> Exercise requirements
Copy every line of the data in which the word "frame" occurs.
··· Source data
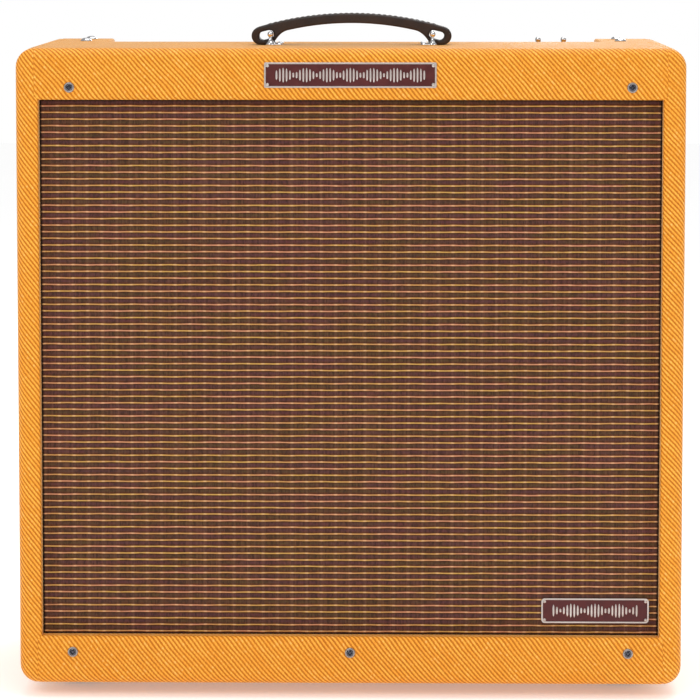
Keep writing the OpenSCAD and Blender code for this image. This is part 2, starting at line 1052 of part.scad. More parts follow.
// A pointer knob with its spindle, the panel's top at z = 0 and the pointer towards the front
module pointer_knob() {
    reach = 16.8;
    tip_r = 1.4;
    body_r = 8;
    base_z = 0.8;
    top_z = 16.5;
    difference() {
        union() {
            translate([0, 0, base_z])
                cylinder(h = 5, r = knob_d / 2);
            intersection() {
                translate([0, 0, base_z])
                    linear_extrude(top_z - base_z) {
                        circle(body_r);
                        translate([0, -reach])
                            circle(tip_r);
                        polygon([[-body_r, 0], [-tip_r, -reach], [tip_r, -reach], [body_r, 0]]);
                    }
                rotate([90, 0, 90])
                    translate([0, 0, -20])
                        linear_extrude(40)
                            polygon([[-20, 0], [-20, 9], [-6, top_z], [6, top_z], [20, 10], [20, 0]]);
            }
        }
        translate([0, 0, base_z - 1])
            cylinder(h = 5.6, r = 8.6);
    }
    translate([0, 0, -panel_t - tray_t - 8.6])
        cylinder(h = 19, r = spindle_r);
}

module control_knob(i) {
    color([0.12, 0.11, 0.1])
        translate([knob_xs[i], control_y, z_panel])
            pointer_knob();
}

module presence_knob() { control_knob(0); }
module middle_knob() { control_knob(1); }
module bass_knob() { control_knob(2); }
module treble_knob() { control_knob(3); }
module bright_volume_knob() { control_knob(4); }
module volume_knob() { control_knob(5); }

// A small round knob with a grip bar and its spindle, for the rear wall
module round_knob(r) {
    difference() {
        translate([0, 0, 1])
            cylinder(h = 11, r1 = r, r2 = r - 0.8);
        cylinder(h = 6, r = 6);
        for (s = [-1, 1])
            translate([s * (r - 1), 0, 9])
                translate([-1.6, -20, 0])
                    cube([3.2, 40, 4]);
    }
    translate([0, 0, -10])
        cylinder(h = 18, r = spindle_r);
}

module output_selector_knob() {
    color("dimgray")
        on_rear(selector_x)
            round_knob(10);
}

module line_level_knob() {
    color("dimgray")
        on_rear(level_x)
            round_knob(7.5);
}

module filter_slide() {
    color("black")
        block([slide_x - 2.5, tray_y1 - 6.5, rear_z - 1.9], [slide_x + 2.5, tray_y1 + 3.5, rear_z + 1.9]);
}

// ---------------------------------------------------------------- rear sockets

module mains_inlet() {
    color("black")
        difference() {
            union() {
                block([inlet_x - 14, tray_y1 - 24, rear_z - 10], [inlet_x + 14, tray_y1, rear_z + 10]);
                block([inlet_x - 25, tray_y1, rear_z - 11.5], [inlet_x + 25, tray_y1 + 2, rear_z + 11.5]);
            }
            block([inlet_x - 12, tray_y1 - 14, rear_z - 8], [inlet_x + 12, tray_y1 + 3, rear_z + 8]);
        }
    color("silver")
        for (p = [[-7, -3], [7, -3], [0, 3]])
            block(
                [inlet_x + p[0] - 1, tray_y1 - 16, rear_z + p[1] - 2],
                [inlet_x + p[0] + 1, tray_y1 - 3, rear_z + p[1] + 2]
            );
}

module line_out_socket() {
    color("black")
        difference() {
            union() {
                y_rod([line_x, tray_y1 - 20, rear_z], 10.5, 20);
                block([line_x - 13, tray_y1, rear_z - 15.5], [line_x + 13, tray_y1 + 2, rear_z + 15.5]);
            }
            y_rod([line_x, tray_y1 - 13, rear_z], 8.4, 20);
        }
    color("silver")
        for (a = [-90, 30, 150])
            y_rod([line_x + 5.2 * cos(a), tray_y1 - 14, rear_z + 5.2 * sin(a)], 1.2, 12);
}

// ---------------------------------------------------------------- loudspeakers

// Puts a loudspeaker, drawn looking along +Z with its flange's front at z = 0, behind the baffle
module at_speaker(i) {
    on_front()
        translate([speaker_at[i][0], baffle_back, speaker_at[i][1]])
            rotate([90, 0, 0])
                children();
}

module basket() {
    back_r = magnet_r + 4;
    difference() {
        rotate_extrude()
            polygon([
                [basket_r, 0], [flange_d / 2, 0], [flange_d / 2, -flange_t], [basket_r + 2, -flange_t],
                [back_r, magnet_z], [40, magnet_z], [40, magnet_z + 2], [back_r - 1.6, magnet_z + 2],
                [basket_r, -flange_t]
            ]);
        for (a = [22.5 : 45 : 360])
            rotate(a)
                translate([0, 0, -66])
                    linear_extrude(52)
                        polygon([[56, -14], [56, 14], [108, 34], [108, -34]]);
        for (a = [45 : 90 : 315])
            rotate(a)
                translate([bolt_pcd_r, 0, -10])
                    cylinder(h = 20, r = 2.1);
    }
    block([-8, 58, magnet_z + 1], [8, 70, magnet_z + 8]);
}

module speaker_baskets() {
    color("slategray")
        for (i = [0 : 3])
            at_speaker(i)
                basket();
}

module speaker_magnets() {
    color("dimgray")
        for (i = [0 : 3])
            at_speaker(i)
                difference() {
                    translate([0, 0, -speaker_depth])
                        cylinder(h = speaker_depth + magnet_z, r = magnet_r);
                    translate([0, 0, magnet_z - 14])
                        difference() {
                            cylinder(h = 20, r = coil_r + 2.4);
                            translate([0, 0, -1])
                                cylinder(h = 22, r = coil_r - 1);
                        }
                }
}

// One cone with its surround, spider, dust cap and coil
module cone(i) {
    edge = basket_r - 6;
    paper_t = 1;
    rim_z = -4;
    neck_z = -50;
    coil_end_z = -80;
    cap_r = 60;
    cap_z = -98;
    color("#2b2b2b")
        at_speaker(i) {
            rotate_extrude()
                polygon([
                    [edge, rim_z], [edge, rim_z - paper_t], [coil_r + 1, neck_z - paper_t],
                    [coil_r + 1, coil_end_z], [coil_r, coil_end_z], [coil_r, neck_z]
                ]);
            translate([0, 0, spider_z])
                rotate_extrude()
                    polygon([[coil_r + 0.5, 0], [54, 0], [54, 0.8], [coil_r + 0.5, 0.8]]);
            intersection() {
                translate([0, 0, cap_z])
                    difference() {
                        sphere(cap_r);
                        sphere(cap_r - paper_t);
                    }
                translate([0, 0, neck_z])
                    cylinder(h = 30, r = cap_r / 2);
            }
        }
}

module cone_lower_left() { cone(0); }
module cone_lower_right() { cone(1); }
module cone_upper_left() { cone(2); }
module cone_upper_right() { cone(3); }

// Bolts through the flanges, heads under the grille cloth and nuts behind the flanges
module speaker_bolts() {
    color("silver")
        for (i = [0 : 3])
            at_speaker(i)
                for (a = [45 : 90 : 315])
                    rotate(a)
                        translate([bolt_pcd_r, 0, 0]) {
                            translate([0, 0, -9])
                                cylinder(h = baffle_t + 8, r = 2);
                            translate([0, 0, baffle_t - 2])
                                cylinder(h = 2, r = 4);
                            translate([0, 0, -flange_t - 3.2])
                                hex_nut(7, 3.2, 2);
                        }
}

// A point of the leaning frame in the cabinet's frame
function from_front(p) = [
    p[0],
    -cab_d / 2 + p[1] * cos(lean) + p[2] * sin(lean),
    foot_h - p[1] * sin(lean) + p[2] * cos(lean)
];

function unit(v) = v / norm(v);

// A smooth route through the middles of a coarse one's runs, from its first point to its last
function smooth(p) = concat(
    [p[0]],
    [for (i = [1 : len(p) - 2]) for (t = [0 : 0.25 : 0.75])
        let (a = (p[i - 1] + p[i]) / 2, b = (p[i] + p[i + 1]) / 2)
        (1 - t) * (1 - t) * a + 2 * t * (1 - t) * p[i] + t * t * b],
    [p[len(p) - 1]]
);

function heading(p, i) = unit(p[min(i + 1, len(p) - 1)] - p[max(i - 1, 0)]);

// A direction across the route, carried along it without twist
function across(p, i) = i == 0
    ? unit(cross(heading(p, 0), [0, 1, 0]))
    : let (t = heading(p, i), u = across(p, i - 1)) unit(u - (u * t) * t);

function ring(p, i) = let (t = heading(p, i), u = across(p, i), v = cross(t, u))
    [for (k = [0 : lead_sides - 1])
        p[i] + lead_r * (cos(k * 360 / lead_sides) * u + sin(k * 360 / lead_sides) * v)];

// A round lead swept along a smooth route
module lead(p) {
    n = lead_sides;
    last = len(p) - 1;
    polyhedron(
        [for (i = [0 : last]) each ring(p, i)],
        concat(
            [[for (k = [0 : n - 1]) k]],
            [for (i = [0 : last - 1]) for (k = [0 : n - 1])
                let (a = i * n + k, b = i * n + (k + 1) % n)
                [a, a + n, b + n, b]],
            [[for (k = [0 : n - 1]) last * n + n - 1 - k]]
        )
    );
}

// From the main board down behind the baffle to each loudspeaker's terminals
module speaker_leads() {
    color("firebrick")
        for (i = [0 : 3]) {
            sx = speaker_at[i][0];
            end = from_front([sx, baffle_back - magnet_z - 4.5, speaker_at[i][1] + 70]);
            x0 = sx * (i < 2 ? 0.1 : 0.3);
            x1 = x0 * 1.2;
            lower_bend = i < 2 ? [[x1, -8, end[2] + 60]] : [];
            lead(smooth(concat(
                [[x0, 66, pcb_z], [x0, 66, tray_low - 14], [x1, 10, tray_low - 34]],
                lower_bend,
                [end + [0, 0, 12], end]
            )));
        }
}

// ---------------------------------------------------------------- assembly

side_board_left();
side_board_right();
top_board();
bottom_board();
upper_front_rail();
lower_front_rail();
cleats();
baffle_board();
tweed_left();
tweed_right();
tweed_top();
tweed_bottom();
grille_cloth();
nameplate();
grille_badge();
badge_rivets();
front_screws();
front_screw_washers();
upper_back_panel();
lower_back_panel();
back_panel_screws();
feet();
foot_screws();
handle_strap();
handle_saddles();
handle_screws();
chassis_tray();
control_panel();
chassis_bolts();
main_circuit_board();
power_supply_board();
heat_sink();
potentiometers();
input_jacks();
switch_bodies();
panel_nuts();
pilot_lamp_holder();
pilot_jewel();
power_toggle_lever();
standby_toggle_lever();
presence_knob();
middle_knob();
bass_knob();
treble_knob();
bright_volume_knob();
volume_knob();
mains_inlet();
line_out_socket();
footswitch_jack();
output_selector_knob();
line_level_knob();
filter_slide();
speaker_baskets();
speaker_magnets();
speaker_bolts();
speaker_leads();
cone_lower_left();
cone_lower_right();
cone_upper_left();
cone_upper_right();
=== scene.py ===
# The looks of a tweed guitar combo amplifier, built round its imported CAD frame.
# Metres. X is to the right seen from the front, Y to the back, Z up.

import json
import random
from math import acos, asin, atan2, cos, pi, radians, sin, sqrt

import bmesh
import bpy
from mathutils import Matrix, Vector


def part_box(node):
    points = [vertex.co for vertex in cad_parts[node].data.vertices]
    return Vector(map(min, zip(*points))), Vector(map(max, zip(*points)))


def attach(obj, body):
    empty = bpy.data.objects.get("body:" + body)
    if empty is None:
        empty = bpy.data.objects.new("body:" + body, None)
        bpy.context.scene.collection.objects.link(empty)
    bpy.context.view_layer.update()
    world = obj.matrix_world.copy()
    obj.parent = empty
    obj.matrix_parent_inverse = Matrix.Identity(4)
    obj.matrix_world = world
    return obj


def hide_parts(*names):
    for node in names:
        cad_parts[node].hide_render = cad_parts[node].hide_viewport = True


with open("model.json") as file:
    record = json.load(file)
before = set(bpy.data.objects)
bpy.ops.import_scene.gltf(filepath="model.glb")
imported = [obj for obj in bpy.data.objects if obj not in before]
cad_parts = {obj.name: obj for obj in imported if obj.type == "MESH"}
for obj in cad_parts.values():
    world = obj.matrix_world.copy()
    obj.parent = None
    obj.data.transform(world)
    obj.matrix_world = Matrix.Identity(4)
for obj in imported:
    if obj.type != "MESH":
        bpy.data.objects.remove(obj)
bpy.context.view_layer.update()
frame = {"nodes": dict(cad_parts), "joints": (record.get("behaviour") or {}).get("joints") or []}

MM = 0.001
TAU = 2 * pi
CORNERS = [(sx, sy) for sx in (-1, 1) for sy in (-1, 1)]


# ------------------------------------------------------------------ measures from the frame

def joint(name):
    return next(j for j in frame["joints"] if j["name"] == name)


def at(x, y, z):
    return Matrix.Translation((x, y, z))


cone_axis = joint("cone_lower_left_travel")["axis"]
LEAN = atan2(cone_axis[2], -cone_axis[1])
HALF_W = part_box("tweed_right")[1].x
BOTTOM_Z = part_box("tweed_bottom")[0].z
TOP_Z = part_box("tweed_top")[1].z
BACK_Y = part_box("tweed_left")[1].y
FRONT_Y = -BACK_Y
FACE_H = (TOP_Z - BOTTOM_Z) / cos(LEAN)
BOARD_IN_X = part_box("side_board_right")[0].x
ROOF_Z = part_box("control_panel")[1].z
DECK_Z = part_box("bottom_board")[1].z
RECESS_X = 232 * MM
RECESS_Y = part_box("control_panel")[0].y + 1.5 * MM
PANEL_Y = joint("volume_turn")["pos_m"][1]

# The front, measured up the leaning face from its bottom edge
CORNER_R = 17 * MM
EDGE_R = 10 * MM
WINDOW_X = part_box("grille_cloth")[1].x
WINDOW_LOW = 44 * MM
WINDOW_HIGH = FACE_H - 46 * MM
WINDOW_R = 2.5 * MM
CLOTH_DEPTH = 13 * MM
SEAM_X = HALF_W - CORNER_R
SEAM_DIP = 0.3 * MM
REAR_R = 3 * MM
INNER_R = 1.5 * MM
FOLD_PROUD = 0.6 * MM
FOLD_DEEP = 15 * MM
STRIPE_PITCH = 3.16 * MM
KNOT_PITCH = 13.1 * MM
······
> Output of the exercise
// A point of the leaning frame in the cabinet's frame
# The looks of a tweed guitar combo amplifier, built round its imported CAD frame.
frame = {"nodes": dict(cad_parts), "joints": (record.get("behaviour") or {}).get("joints") or []}
# ------------------------------------------------------------------ measures from the frame
    return next(j for j in frame["joints"] if j["name"] == name)